Paraguay had been making progress against poverty over the years, but the government has reported a recent rise in poverty that some say stems from an inadequate focus on agricultural communities.
Despite the country’s overall economic growth last year, the total poverty rate – which the World Bank defines as less than $3.10 a day – rose from 26.6 to 28.8 percent, according to results of a survey by Paraguay’s Technical Secretariat of Planning.
Extreme poverty, experienced by those living on less than $1.90 per person per day, rose from 5.4 to 5.7 percent.
Paraguay’s economy depends heavily on agricultural products from rural communities, where most of those living in poverty reside. In rural areas, poverty remains at an all-time high, affecting nearly 40 percent of the population compared to just 22 percent in urban areas, according to the government survey.
Diosnel Benitez, leader of the Farmers’ Association of the North in the department (akin to province or state) of San Pedro, the poorest in the country, told the Associated Press that the government “prioritized the completion of some infrastructure projects but forgot the farmers, who are still as poor as they were 50 years ago.”
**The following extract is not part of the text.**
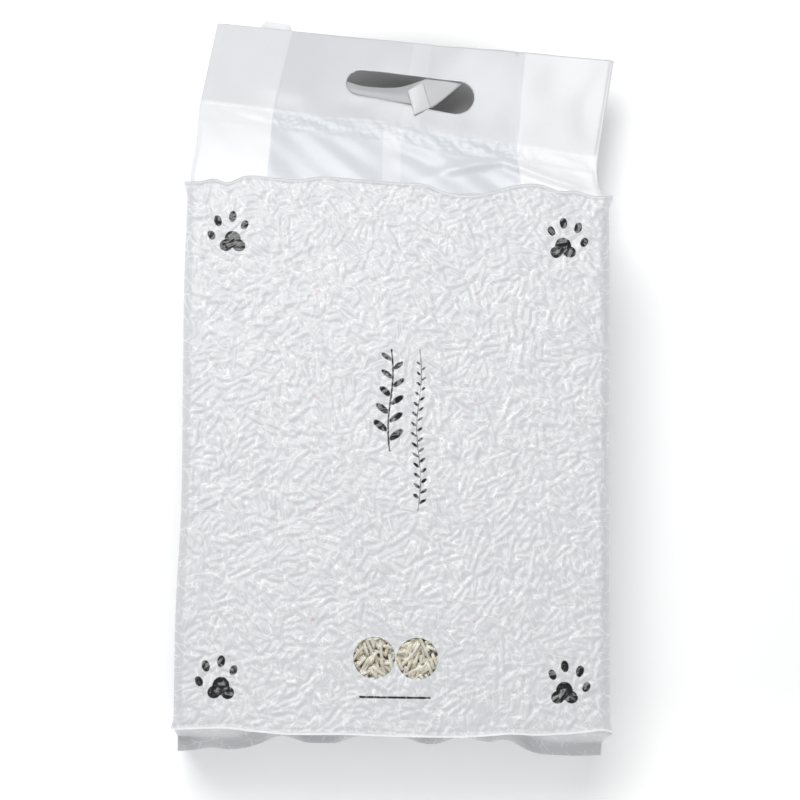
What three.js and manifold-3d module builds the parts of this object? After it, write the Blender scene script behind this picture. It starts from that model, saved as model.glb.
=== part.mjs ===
// A vacuum-packed bag of pelleted cat litter, lying on its back.
// The bag is one gusseted tube of film, shrunk hard round a brick of pellets. At the
// head the tube is flattened into a carrying header with a punched handle slot, and at
// the foot it is flattened into a short seal fin.
// Millimetres. The origin is the middle of the back panel, +Y runs to the header and +Z
// points out of the printed front.
import * as THREE from "three";
import { mergeVertices } from "three/addons/utils/BufferGeometryUtils.js";
import Module from "manifold-3d";

// The brick of litter inside the film
const BRICK_WIDTH = 220;
const BRICK_LENGTH = 285;
const BRICK_DEPTH = 80;
const CORNER_RADIUS = 7;
const EDGE_ROUNDING = 4;
const FILM = 0.5;
const CLEARANCE = 0.3;

// The header, measured along the bag from the end face of the brick
const HEADER_ROOT_HEIGHT = 38;
const HEADER_LENGTH = 104;
const SEAL_DISTANCE = 46;
const HEADER_THICKNESS = 2;
const MOUTH_GAP = 0.4;
const SIDE_SEAM = 2;
const HEADER_TURN = THREE.MathUtils.degToRad(8);
const HEADER_DROOP = 17;
const HEADER_TWIST = 13;
const MOUTH_SKEW = 0.024;
const ROOT_FILLET = 7;

// The punched handle slot, and the slug of film still hanging in it
const SLOT_DISTANCE = 74;
const SLOT_LENGTH = 72;
const SLOT_WIDTH = 20;
const PUNCH_DEPTH = 20;
const SLUG_THICKNESS = 0.6;
const SLUG_WIDTH = 11;
const SLUG_FOLD = 12;
const SLUG_SLIP = 22;
const SLUG_HIDDEN = 5;

// The seal fin at the foot
const FIN_LENGTH = 9;
const FIN_THICKNESS = 1.6;
const FIN_SIDE_DROOP = THREE.MathUtils.degToRad(14);
const FIN_MIDDLE_DROOP = THREE.MathUtils.degToRad(62);
const GUSSET_WIDTH = BRICK_DEPTH / 2;

// The pinched lips of film along the two ends of the front panel
const LIP_REACH = 1.5;
const LIP_WAVE = 2;
const LIP_EAR = 3;
const LIP_THICKNESS = 1.2;
const LIP_ROOT = 10;

const ARC_STEPS = 6;
const HALF_WIDTH = BRICK_WIDTH / 2;
const HALF_LENGTH = BRICK_LENGTH / 2;

const wasm = await Module();
wasm.setup();

function solidFrom(geometry) {
  const bare = geometry.index ? geometry.toNonIndexed() : geometry.clone();
  bare.deleteAttribute("normal");
  bare.deleteAttribute("uv");
  const merged = mergeVertices(bare, 1e-4);
  return new wasm.Manifold(
    new wasm.Mesh({
      numProp: 3,
      vertProperties: merged.attributes.position.array,
      triVerts: new Uint32Array(merged.index.array),
    }),
  );
}

function meshFrom(solid, name, material) {
  const { vertProperties, triVerts } = solid.getMesh();
  const geometry = new THREE.BufferGeometry();
  geometry.setAttribute("position", new THREE.BufferAttribute(vertProperties, 3));
  geometry.setIndex(new THREE.BufferAttribute(triVerts, 1));
  geometry.computeVertexNormals();
  const mesh = new THREE.Mesh(geometry, material);
  mesh.name = name;
  return mesh;
}

// Moves every vertex of a flat-built geometry to where place(x, y, z) puts it.
function shaped(geometry, place) {
  const points = geometry.attributes.position;
  for (let i = 0; i < points.count; i++) {
    const spot = place(points.getX(i), points.getY(i), points.getZ(i));
    points.setXYZ(i, spot.x, spot.y, spot.z);
  }
  return geometry;
}

function roundedOutline(width, length, radius) {
  const [x, y] = [width / 2, length / 2];
  const outline = new THREE.Shape();
  outline.moveTo(x, y - radius);
  outline.absarc(x - radius, y - radius, radius, 0, Math.PI / 2);
  outline.absarc(-x + radius, y - radius, radius, Math.PI / 2, Math.PI);
  outline.absarc(-x + radius, -y + radius, radius, Math.PI, 1.5 * Math.PI);
  outline.absarc(x - radius, -y + radius, radius, 1.5 * Math.PI, 2 * Math.PI);
  return outline;
}

// The brick with its edges rounded, set in by inset on every side.
function brick(inset) {
  const edge = EDGE_ROUNDING - inset;
  const core = roundedOutline(
    BRICK_WIDTH - 2 * EDGE_ROUNDING,
    BRICK_LENGTH - 2 * EDGE_ROUNDING,
    CORNER_RADIUS - EDGE_ROUNDING,
  );
  const geometry = new THREE.ExtrudeGeometry(core, {
    depth: BRICK_DEPTH - 2 * EDGE_ROUNDING,
    bevelThickness: edge,
    bevelSize: edge,
    bevelSegments: 3,
    curveSegments: ARC_STEPS,
  });
  geometry.translate(0, 0, EDGE_ROUNDING);
  return solidFrom(geometry);
}

// Where the header holds a point: across is measured from its centre line, along from
// the end face of the brick, and above from the middle of its thickness. The header
// leaves the brick square, swings to HEADER_TURN by the seal, and sags and twists. Its
// mouth is cut a little askew.
function onHeader(across, along, above) {
  const past = Math.max(along - SEAL_DISTANCE, 0);
  const skew = (MOUTH_SKEW * across * past) / (HEADER_LENGTH - SEAL_DISTANCE);
  const turn = HEADER_TURN * THREE.MathUtils.smoothstep(along, 0, SEAL_DISTANCE);
  const out = THREE.MathUtils.clamp(along / HEADER_LENGTH, 0, 1);
  const twist = HEADER_TWIST * (across / HALF_WIDTH) * out ** 1.5;
  const reach = past + skew;
  return new THREE.Vector3(
    reach * Math.sin(HEADER_TURN) + across * Math.cos(turn),
    HALF_LENGTH + along - past + reach * Math.cos(HEADER_TURN) - across * Math.sin(turn),
    HEADER_ROOT_HEIGHT - HEADER_DROOP * out + twist + above,
  );
}

// A flat sheet between two distances from the brick, laid on the header's shape.
function headerSheet(width, start, end, thickness) {
  const sheet = new THREE.BoxGeometry(width, end - start, thickness, 16, 14, 1);
  sheet.translate(0, (start + end) / 2, 0);
  return solidFrom(shaped(sheet, onHeader));
}

function slotOutline(length, width) {
  const radius = width / 2;
  const reach = length / 2 - radius;
  const outline = new THREE.Shape();
  outline.absarc(reach, 0, radius, -Math.PI / 2, Math.PI / 2);
  outline.absarc(-reach, 0, radius, Math.PI / 2, 1.5 * Math.PI);
  return outline;
}

function handleSlot() {
  const geometry = new THREE.ExtrudeGeometry(slotOutline(SLOT_LENGTH, SLOT_WIDTH), {
    depth: PUNCH_DEPTH,
    bevelEnabled: false,
    curveSegments: 2 * ARC_STEPS,
  });
  geometry.translate(0, SLOT_DISTANCE, -PUNCH_DEPTH / 2);
  return solidFrom(shaped(geometry, onHeader));
}

// The film gathers from the end face of the brick into the root of the header.
function rootFillet() {
  const half = ROOT_FILLET + HEADER_THICKNESS / 2;
  const tip = HEADER_THICKNESS / 2;
  const reach = 2 * ROOT_FILLET;
  const profile = new THREE.Shape();
  profile.moveTo(-CORNER_RADIUS, -half);
  profile.lineTo(0, -half);
  profile.quadraticCurveTo(ROOT_FILLET / 2, -tip, reach, -tip);
  profile.lineTo(reach, tip);
  profile.quadraticCurveTo(ROOT_FILLET / 2, tip, 0, half);
  profile.lineTo(-CORNER_RADIUS, half);
  const width = BRICK_WIDTH - 2 * CORNER_RADIUS;
  const geometry = new THREE.ExtrudeGeometry(profile, {
    depth: width,
    bevelEnabled: false,
    curveSegments: ARC_STEPS,
  });
  // The profile is drawn along and above, and its extrusion runs across.
  return solidFrom(
    shaped(geometry, (along, above, run) => onHeader(run - width / 2, along, above)),
  );
}

// The fin leaves the foot at mid-depth, nearly level where the gussets stiffen its two
// ends and curled down between them. Along is negative inside the brick.
function onFin(across, along, above) {
  const inside = THREE.MathUtils.smoothstep(
    HALF_WIDTH - Math.abs(across),
    GUSSET_WIDTH / 2,
    1.5 * GUSSET_WIDTH,
  );
  const droop =
    along < 0 ? 0 : THREE.MathUtils.lerp(FIN_SIDE_DROOP, FIN_MIDDLE_DROOP, inside);
  return new THREE.Vector3(
    across,
    -HALF_LENGTH - along * Math.cos(droop) + above * Math.sin(droop),
    HEADER_ROOT_HEIGHT - along * Math.sin(droop) - above * Math.cos(droop),
  );
}

function footFin() {
  const fin = new THREE.BoxGeometry(BRICK_WIDTH, 2 * FIN_LENGTH, FIN_THICKNESS, 30, 4, 1);
  return solidFrom(shaped(fin, onFin));
}

// A thin lip of film along one end of the front panel: a wavy edge between two ears.
function frontLip(end) {
  const edge = HALF_LENGTH + LIP_REACH;
  const crests = [-0.8, -0.5, -0.2, 0.15, 0.4, 0.7].map(
    (share, i) =>
      new THREE.Vector2(share * HALF_WIDTH, edge + (i % 2 ? -LIP_WAVE / 2 : LIP_WAVE)),
  );
  const ear = new THREE.Vector2(HALF_WIDTH + LIP_EAR, HALF_LENGTH + LIP_EAR);
  const outline = new THREE.Shape();
  outline.moveTo(HALF_WIDTH - LIP_ROOT, HALF_LENGTH - LIP_ROOT);
  outline.quadraticCurveTo(HALF_WIDTH, HALF_LENGTH - LIP_EAR, ear.x, ear.y);
  outline.splineThru([
    new THREE.Vector2(HALF_WIDTH - LIP_EAR, edge),
    ...crests.slice().reverse(),
    new THREE.Vector2(-HALF_WIDTH + LIP_EAR, edge),
    new THREE.Vector2(-ear.x, ear.y),
  ]);
  outline.quadraticCurveTo(
    -HALF_WIDTH,
    HALF_LENGTH - LIP_EAR,
    -HALF_WIDTH + LIP_ROOT,
    HALF_LENGTH - LIP_ROOT,
  );
  const geometry = new THREE.ExtrudeGeometry(outline, {
    depth: LIP_THICKNESS,
    bevelEnabled: false,
    curveSegments: 4,
  });
  geometry.translate(0, 0, BRICK_DEPTH - LIP_THICKNESS - FILM);
  if (end < 0) geometry.rotateZ(Math.PI);
  return solidFrom(geometry);
}

// The film: everything outside, less the room for the litter, the mouth and the slot.
function bagFilm() {
  const inside = -2 * CORNER_RADIUS;
  const mouth = headerSheet(
    BRICK_WIDTH - 2 * SIDE_SEAM,
    inside,
    HEADER_LENGTH + CORNER_RADIUS,
    MOUTH_GAP,
  );
  return brick(0)
    .add(headerSheet(BRICK_WIDTH, inside, HEADER_LENGTH, HEADER_THICKNESS))
    .add(rootFillet())
    .add(footFin())
    .add(frontLip(1))
    .add(frontLip(-1))
    .subtract(brick(FILM))
    .subtract(mouth)
    .subtract(handleSlot());
}

// The punched slug of film: one leg lies along the slot, and the other is folded over
// and slips under the header past the slot's far edge.
function handleFlap() {
  const foot = -SLOT_WIDTH / 2 + CLEARANCE;
  const top = foot + SLUG_WIDTH;
  const hidden = SLOT_WIDTH / 2 + SLUG_HIDDEN;
  const start = -SLOT_LENGTH / 2 + SLOT_WIDTH / 2;
  const nick = start - SLUG_WIDTH / 2;
  const first = new THREE.Shape();
  first.moveTo(start, foot);
  first.lineTo(SLUG_FOLD, foot);
  first.lineTo(SLUG_FOLD, top);
  first.quadraticCurveTo(0, top, nick, foot + SLUG_WIDTH / 2);
  first.quadraticCurveTo(nick, foot, start, foot);
  const second = new THREE.Shape();
  second.moveTo(SLUG_FOLD - SLUG_WIDTH / 2, foot + CLEARANCE);
  second.lineTo(SLUG_FOLD, foot + CLEARANCE);
  second.lineTo(SLUG_FOLD + SLUG_SLIP, hidden);
  second.lineTo(SLUG_FOLD - CLEARANCE, hidden);
  const flat = { depth: SLUG_THICKNESS, bevelEnabled: false, curveSegments: ARC_STEPS };
  const leg = new THREE.ExtrudeGeometry(first, flat);
  const folded = new THREE.ExtrudeGeometry(second, flat);
  const under = HEADER_THICKNESS / 2 + CLEARANCE + SLUG_THICKNESS;
  const slope = under / (SLOT_WIDTH - SLUG_HIDDEN);
  const lie = (x, y, z) => onHeader(x, SLOT_DISTANCE + y, z - SLUG_THICKNESS / 2);
  const sink = (x, y, z) => lie(x, y, z - slope * (y - foot));
  return solidFrom(shaped(leg, lie)).add(solidFrom(shaped(folded, sink)));
}

const filmWhite = new THREE.MeshStandardMaterial({
  color: 0xe9ebee,
  roughness: 0.35,
  metalness: 0,
});
const pelletCream = new THREE.MeshStandardMaterial({
  color: 0xcfc4a9,
  roughness: 0.85,
  metalness: 0,
});
const slugWhite = new THREE.MeshStandardMaterial({
  color: 0xd9dbdd,
  roughness: 0.4,
  metalness: 0,
});

const litterBag = new THREE.Group();
litterBag.add(
  meshFrom(bagFilm(), "bag_film", filmWhite),
  meshFrom(brick(FILM + CLEARANCE), "litter_fill", pelletCream),
  meshFrom(handleFlap(), "handle_flap", slugWhite),
);

export default litterBag;
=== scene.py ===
# %% [markdown]
# # A vacuum-packed bag of cat litter
# The bag is a tube of white film with a tucked gusset down each side. The air has been drawn
# out of it, so the film is pulled hard against a brick of rod-shaped pellets, and every pellet
# shows through. One end is sealed into a flat header with a hand slot, the other into a short
# fin. This script loads the measured frame first, because every piece is made to fit in it.

# %% Load the frame
import functools
import math

import bmesh
import bpy
import numpy as np
from mathutils import Matrix, Vector


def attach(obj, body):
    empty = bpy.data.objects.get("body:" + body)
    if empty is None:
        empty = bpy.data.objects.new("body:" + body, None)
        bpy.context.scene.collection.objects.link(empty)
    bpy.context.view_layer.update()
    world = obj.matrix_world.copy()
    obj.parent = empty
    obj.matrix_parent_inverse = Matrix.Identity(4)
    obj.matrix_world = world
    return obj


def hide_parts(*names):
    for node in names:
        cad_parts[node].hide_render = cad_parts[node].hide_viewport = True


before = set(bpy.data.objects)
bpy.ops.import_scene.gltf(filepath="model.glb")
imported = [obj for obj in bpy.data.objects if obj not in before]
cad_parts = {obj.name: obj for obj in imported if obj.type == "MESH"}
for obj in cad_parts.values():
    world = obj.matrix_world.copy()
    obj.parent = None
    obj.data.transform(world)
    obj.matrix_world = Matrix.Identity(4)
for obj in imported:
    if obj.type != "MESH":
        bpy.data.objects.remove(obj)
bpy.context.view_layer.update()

MM = 0.001

# %% [markdown]
# ## Camera and light
# The bag is seen from almost straight above, from a good way off with a long lens, so its
# edges stay nearly parallel. The camera leans a little towards the foot and is rolled a
# little, as it would be in the hand of someone standing over the bag.

# %% Place the camera
LENS = 117
CAMERA_SPOT = Vector((-0.0359, -0.2686, 1.3909))
AIM = Vector((0.0030, 0.0374, 0.0400))
ROLL = math.radians(8.08)


def look_at(spot, aim, roll):
    """The turn that points a camera or light from spot to aim, rolled about its own axis."""
    facing = (aim - spot).to_track_quat("-Z", "Y").to_matrix().to_4x4()
    return Matrix.Translation(spot) @ facing @ Matrix.Rotation(roll, 4, "Z")


def add_object(name, data):
    """A new object in the scene that shows this camera, light or mesh."""
    made = bpy.data.objects.new(name, data)
    bpy.context.scene.collection.objects.link(made)
    return made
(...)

“In the department of San Pedro, for example, hundreds of peasants sell their small farms at low prices to the big soy growers because there is no market for their products,” Benitez said. “If they find where to sell them, prices are very low.”
In addition to poor market conditions, the deterioration of natural resources, loss of soil fertility, and the absence of essential public goods and services also contribute to rural poverty in the region, according to an anti-poverty nonprofit organization called the Borgen Project.
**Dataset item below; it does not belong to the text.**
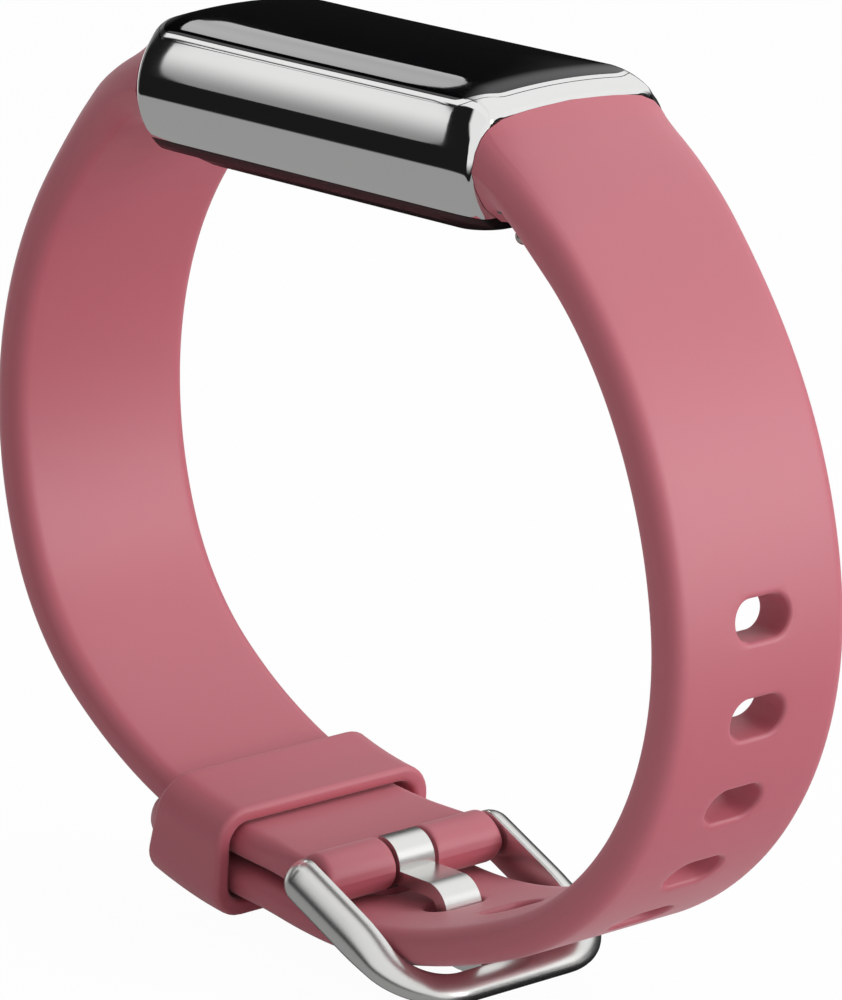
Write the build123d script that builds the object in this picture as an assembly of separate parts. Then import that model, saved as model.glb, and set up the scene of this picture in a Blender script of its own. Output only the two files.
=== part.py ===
from build123d import *
import math
import os

# Fitness tracker band, buckled closed. Millimetres.
# The origin is the centre of the sensor window's skin face. +Z points out of the display,
# +X runs along the tracker towards the strap with the holes, Y runs across the band.
# The model is drawn about the widest line of the case (waist) and lifted when it is written.

# ---- tracker case ----
case_length = 35.2        # between the two strap joints
case_width = 17.55        # at the waist
case_rim_half = 7.5       # half width where the side meets the bezel ring
rim_height = 3.57         # bezel seam above the waist
base_depth = 4.3          # flat bottom below the waist
crown_height = 4.95       # glass crown above the waist
crown_corner_half = 5.4   # where the crown turns down to the side
crown_corner_drop = 0.23  # crown height lost there
end_taper = 3.4           # length at each end where the section shrinks
end_straight = case_length / 2 - end_taper
end_width_top = 7.35      # half width of the top corner at the strap joint
end_top_height = 3.7      # crown height at the strap joint
end_corner_height = 2.55  # height of the top corner at the strap joint
end_wall = 3.6            # metal between the cavity and the strap joint
cavity_half_length = case_length / 2 - end_wall
cavity_radius = 2.4

# ---- glass, bezel and display ----
glass_end_margin = 1.4    # glass tip to the case's end
glass_side_margin = 0.35  # glass edge to the seam with the bezel ring
glass_length = case_length - 2 * glass_end_margin
glass_width = 2 * (case_rim_half - glass_side_margin)
glass_corner = 3.2
glass_underside = 3.05
bezel_rim = 0.42
seam_gap = 0.02
display_end_border = 3.9
display_side_border = 1.85
display_length = glass_length - 2 * display_end_border
display_width = glass_width - 2 * display_side_border
display_thickness = 1.0

# ---- back cover and sensor ----
cover_end_margin = 1.4
cover_length = case_length - 2 * cover_end_margin
cover_width = 13.3
base_half = cover_width / 2
cavity_width = cover_width + 0.1
cover_corner = 3.4
cover_thickness = 0.72
cover_bevel = 0.62
window_length = 13.0
window_width = 8.6
window_thickness = 0.7
window_stand_proud = 0.13
window_corner = 2.6
spigot_top = -3.3
contact_diameter = 1.9
contact_spacing = 6.2
contact_inset = 5.0       # contacts' middle from the cover's end
contact_x = contact_inset - cover_length / 2

# ---- inner tray, battery, boards ----
tray_clearance = 0.1
tray_wall = 0.7
tray_floor = 0.5
tray_bottom = spigot_top
tray_ledge = 0.4          # step that carries the board
tray_top = 2.0
board_low = 0.3
board_thickness = 0.7
package_height = 0.9
motor_bay = 7.4           # tray divider's middle to the cavity's end
divider_x = cavity_half_length - motor_bay
battery_slack = 2.65      # room at the battery's end for its leads
battery_height = 2.7
sensor_board_thickness = 0.5
sensor_stack = 0.45        # room for the emitters between window and sensor board
led_size = 1.5
photodiode_length = 2.6

# ---- vibration motor ----
motor_diameter = 2.9
motor_length = 5.6
motor_shaft_diameter = 0.8
motor_weight_length = 2.2
motor_shaft_clearance = 0.04
motor_weight_gap = 0.4
motor_y = 1.6

# ---- straps ----
strap_width = 15.6
strap_thickness = 2.7
strap_edge_radius = 1.25
root_gap = 0.04
# a root section is (distance beyond the case's end, z, dive in degrees, width, thickness, corner radius)
hole_root = [(1.9, -1.6, 16, 17.1, 5.2, 2.4), (4.7, -3.23, 32, 16.6, 3.4, 1.6)]
buckle_root = [(1.9, -0.95, 20, 17.1, 5.2, 2.4), (4.0, -1.85, 38, 16.7, 3.5, 1.6)]
root_neck = (8.0, 16.1)     # distance along the mid-line and width there
root_end = 13.0             # distance where the plain section starts
# a start is (distance beyond the case's end, z); a run is (mid-line radius, turn in degrees)
hole_strap_start = (1.6, -0.8)
hole_strap_dive = 36.5
hole_strap_lead_in = 1.5
hole_strap_runs = [(36.1, 47.7), (24.3, 52.5), (25.7, 20.0)]
buckle_strap_start = (1.3, 0.9)
buckle_strap_dive = 40.8
buckle_strap_lead_in = 4.6
buckle_strap_runs = [(44.0, 12.5), (29.2, 57.1), (19.5, 31.8), (35.5, 18.8)]
lap_radius = 32.2           # mid-line radius of the buckle strap under the keeper
lap_turn = 15.85
lap_to_barrel = 7.84
lap_gap = 0.3               # between the two straps where they overlap
barrel_gap = 0.08           # barrel to the holed strap below it
under_barrel_rise = 3.0     # slope of the holed strap below the barrel, in degrees
tail_length = 2.6
tail_corner = 5.6
slot_length = 4.7           # across the strap
slot_width = 2.8            # along the strap
slot_pitch = 6.44
slot_count = 10
engaged_slot = 8            # slots counted from the tracker
slot_ahead = 5.956          # engaged slot's middle to the point below the barrel, along the strap

# ---- clasp ----
pin_diameter = 1.6
pin_clearance = 0.03
pin_seat = 1.0              # how far the pin reaches into each arm
barrel_radius = 1.9
barrel_width = 15.8
tongue_width = 3.2
tongue_gap = 0.15
tongue_thickness = 1.05
tongue_eye_radius = 1.5
tongue_wrap_start = -0.43
tongue_drop = 0.7           # bridge of the tongue below the pin
tongue_shift = 0.5          # tongue's place in its slot
tongue_bend = 1.5
tongue_exit = 2.0
tongue_swing = 11.0         # degrees the tongue can swing out before it meets the strap
frame_slope = 23.8
frame_reach = 12.4         # pin to the inner face of the far bar
frame_wire_width = 1.9
frame_arm_height = 3.4
frame_bar_height = 2.0
frame_thinning = 6.0        # from here the wire thins towards the far bar
frame_side_gap = 0.3        # strap edge to arm
frame_corner = 3.5          # inside corner
groove_depth = 1.13         # seat of the tongue's tip, under the bar's inner edge
groove_length = 0.95
keeper_length = 7.6
keeper_corner = 2.4
keeper_wall = 0.95
keeper_side_wall = 1.1
keeper_clearance = 0.12
keeper_side_clearance = 0.6
keeper_setback = 7.6        # keeper's middle, degrees from the lap's barrel end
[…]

The recent increase in poverty has gained attention since it represents a reversal from previous years of steady decline in poverty rates for the South American country. Prior to last week’s release of the new survey data, Paraguay had been able to report a decline in its poverty rate over the past five years, from 31.37 to 26.58 percent.
Some say the regress is due to the government’s focus on ‘extreme poverty’ rather than poverty overall. In an interview with Paraguayan radio station Monumental AM, the Minister of Technical Planning, José Molinas, admitted that the National Development Plan has a goal for reducing extreme poverty to less than 3%, but “no goal for the reduction of total poverty”.
“The world has paid more attention to extreme poverty as something more urgent, if someone can not eat they are going to die,” he said, adding that extreme poverty has remained practically the same for the last 14 years.
Latin America as a whole experienced drastic reductions in poverty over the years, with the regional rate dropping from 48 to 28 percent between 1990 and 2015. But experts warn that this positive trend may not last, as the poverty rate for the entire region shot back up to 29 percent last year.
Speaking at a U.N.-sponsored event in Mexico City this April, Alicia Bárcena, executive secretary of the U.N. Economic Commission for Latin America and the Caribbean (ECLAC), warned that low rates of investment, structural gaps and limited productivity gains are threatening the region’s ability to reach the poverty reduction goals agreed upon by U.N. members in 2015.
“By 2030, we have to take 75 million people out of extreme poverty,” Bárcena told Reuters. “Zero is the only acceptable level of poverty.”